The Pacific Research Institute has a new report out called “Not as Good as You Think: Why Middle Class Parents in New Jersey Should Be Concerned about Their Local Public Schools.”* This message may be a surprise to those who follow messaging from advocates for status quo schooling, but not to those who pay attention to student outcomes. In an interview with the Washington Free Beacon, researcher Lance Izumi remarks, “lots of middle-class parents think so and believe that education problems are limited to places such as inner-city Newark. Yet, based on a variety of indicators, many of these schools may not be as good as parents think they are.”
One of the best measures of local school effectiveness, of course, is how well children are prepared for life after high school. Izumi analyzed student proficiency levels in typical middle-class N.J. suburban school districts through a variety of metrics: N.J.’s old standardized tests (ASK and HSPA), the national tests called NAEP, and SAT scores, where a collective score of 1550 on all three sections is linked to college and career-readiness. Read the whole report, but here are a few highlights:
- On the National Assessment for Educational Progress (NAEP), often referred to as the nation’s report card, many non-low-income New Jersey students fail to perform at the targeted proficient level. On the 2015 NAEP fourth-grade reading test, 43 percent of non-low-income New Jersey test-takers failed to score at proficient level. On the NAEP fourth-grade math test, 38 percent of non-low-income New Jersey students failed to score at the proficient level. On the 2015 NAEP eighth-grade reading exam, 49 percent of non-low-income New Jersey test-takers, roughly half, failed to score at the proficient level. On the NAEP eighth-grade math exam, 42 percent of non-low-income New Jersey test-takers failed to score at the proficient level.
The N.J. ASK and HSPA were “not rigorous exams” (that’s one reason why we switched to PARCC) and, thus, produced “inflated proficiency rates.” Izumi looked instead at SAT scores in 194 N.J. public high schools that had “predominantly non-low-income student populations.” Here’s the results:
- Of these 194 schools, 114 met the state target of 80 percent or more of seniors taking the SAT. Out of these 114 schools, 32 schools — 28 percent or nearly three out of 10 — had half or more of their SAT takers fail to score at or above the college readiness benchmark score of 1550. Thus, according to the SAT data, a significant proportion of predominantly non-low-income New Jersey high schools were not preparing at least half or more of their students for likely success in higher education.
All the data is available at the end of the report and Izumi examines some high schools in more detail. For example, here’s part of the discussion of Cedar Grove High School in Essex County. Cedar Grove, Izumi notes, was listed among the top 20 places to live in New Jersey by New Jersey Monthly.

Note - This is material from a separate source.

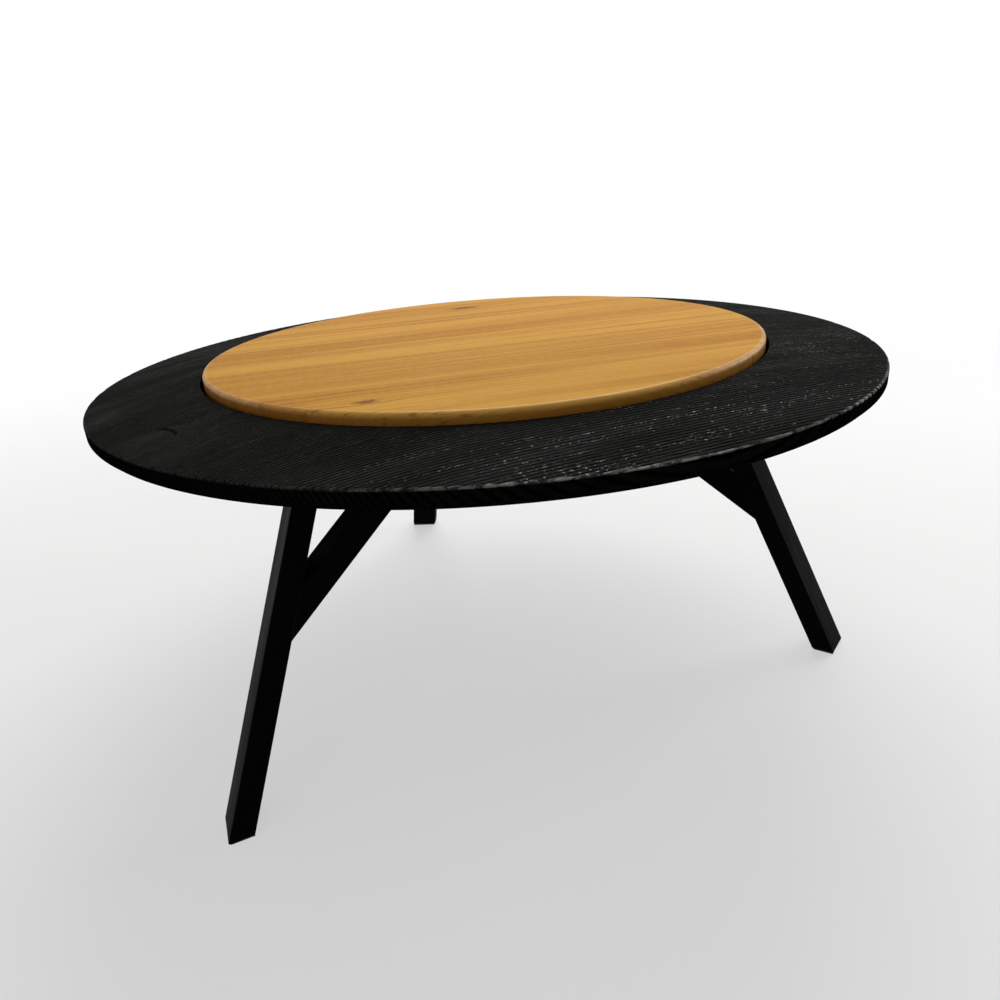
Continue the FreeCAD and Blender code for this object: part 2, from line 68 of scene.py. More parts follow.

- The median household income in Cedar Grove in 2013 was $94,069, which was 34 percent higher than the statewide median of $70,165. The 2013 median home value in Cedar Grove was $428,352, which was 39 percent higher than the statewide median of $307,700. At Cedar Grove High in 2014, just 6 percent of students were classified as socio-economically disadvantaged, and 87 percent of eligible students took the SAT. Yet, a very sizeable 61 percent of these test takers failed to score at or above 1550. The schoolwide average SAT score was 1517.
What this paper has shown is that on a number of indicators, many New Jersey students from non-low income families have achievement issues. Also, a significant number of New Jersey high schools with predominantly non-low-income student populations are not preparing students for probable success in college. On the NAEP exams, significant proportions of non-low-income New Jersey students fail to perform at the proficient level. Also, New Jersey trails top-performing Massachusetts in the proportion of non-low income students performing at proficiency on the NAEP.
So, as Ed Koch said, how are we doin’? Not as well as you think. But we’re not alone. Izumi has done the same studies of middle class schools in Illinois, Texas, Michigan, and Colorado with similar results. This is not a Jersey suburbia problem: it’s a national one.
*Full disclosure: I’m quoted several times in the report.